I can’t tell you exactly how to do that because I don’t know your music or your fans – but you do. If you listen to them very closely, your fans will tell you what they want – how they want to buy your music, what social networking sites they want to see you on and which of your songs are hitting the spot. By golly, listen to them, even if what they are telling you conflicts with current fashionable wisdom. There are a million and one different methods (and websites) you can use to get this valuable info from your fans. It would be silly for me to tell you: use X – even though you may wish that I would. The truth is that my best advice is to use trial and error and elbow grease to develop an individual plan that works for you – and to never, ever treat your music like it doesn’t have value. Yes – value can mean using a song as a promotional tool to gather info from your fans you can then use to promote other songs for sale. Using songs for promotional tools is SO different from resigning yourself to the fact that no one wants to pay for music anymore.

6. Consider: Perhaps The Revolution Isn’t So Revolutionary – Sure, it’s a new music industry and all that jazz. I don’t mean to understate the impact of the internet on the music business, but let’s all take a collective deep breath. What the internet really is is one more tool for promoting and distributing music. It also has helped bring us a new format. You can’t blame it for every single woe facing the music industry. Even more importantly, you can’t use it to conduct your entire music career. The basics, like having good music and playing shows, still matter a lot. I would go as far as to say that the most important things you do in your music career will happen away from the internet. Step away from the computer – often. Beyond that, well, fans have long been trading music with each other, and you will never, ever stop that. Using free music to entice fans to do something? Not such a new fangled concept. Exclusive stuff for Facebook/Twitter/Whatever fans? Ever heard of fan clubs?
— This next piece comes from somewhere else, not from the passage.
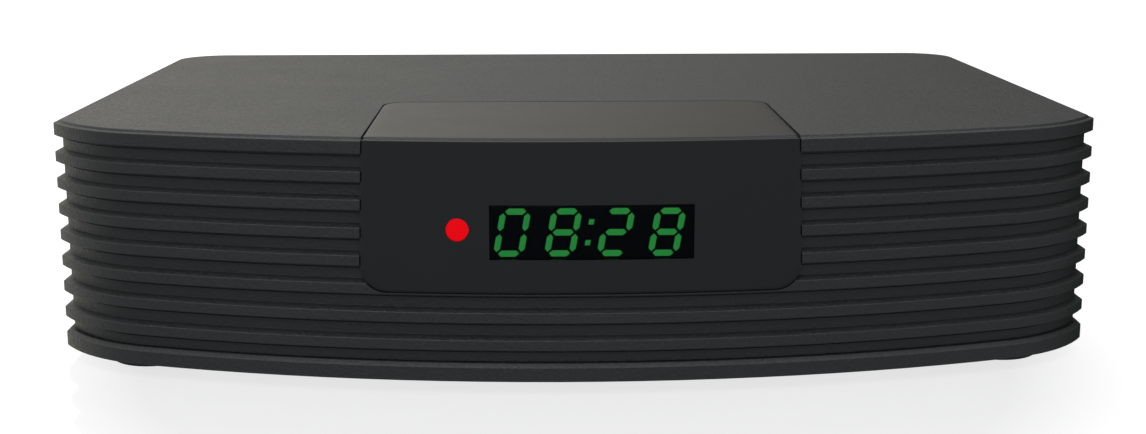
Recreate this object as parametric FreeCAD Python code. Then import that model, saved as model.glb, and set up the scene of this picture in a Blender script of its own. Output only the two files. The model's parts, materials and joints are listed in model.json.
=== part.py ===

My point is that, in practical terms, in terms of the net, what most of us should really be worrying about today is how to make the best use of it as another tool in our arsenal for reaching the fans. Don’t get freaked out about all this “new” hyperbole, because most of this internet stuff just consists of new ways of applying old ideas and/or the things most indies have been doing to hustle for years being picked up by some deeper pocketed players (who think they’ve split the atom). Relax. You’ve got this.

7. Don’t Be a Jerk – And just roll your eyes at the people who are jerky to you. Hey, it’s the music industry. Some people gotta do that whole too-cool-for-school routine. Don’t let ‘em get to you, and don’t be one of them. You catch more flies with honey. Besides, being all pretentious is exhausting. I should know – I am an indie record store veteran.

*Steps off soap box for the home stretch…*

8. If You Don’t Ask, You Don’t Get – Want a show? An agent? A manager? A review? Never, ever be afraid to ask. You’re going to hear “no” a lot more often than “yes” in the music biz, especially when you’re starting out. A little old “no” never hurt anyone, so get out there. Besides, sometimes “yes” comes from the least likely of places. You just never know.

9. It’s All About The Stepping Stone – As long as you’re moving forward, you’re winning. So, you played to eight people, and you knew seven of them. OK, next time, play for 10. Then 20. Then appeal to a promoter to put you on as an opener for a touring band. Then get a review in the local paper. Then get a feature about your new release. And so on and so forth. If you’re in this for the long haul, feel good about building this kind of solid foundation, even if it seems like it is taking FOREVER. No matter how small the victory, look for a way to use it as a stepping stone to the next victory.

10. Relax, You’re Doing It Right – Enough said. (No, really – you are. There is no rule book. And if someone says they have a rule book to sell you, please, please, don’t buy it.)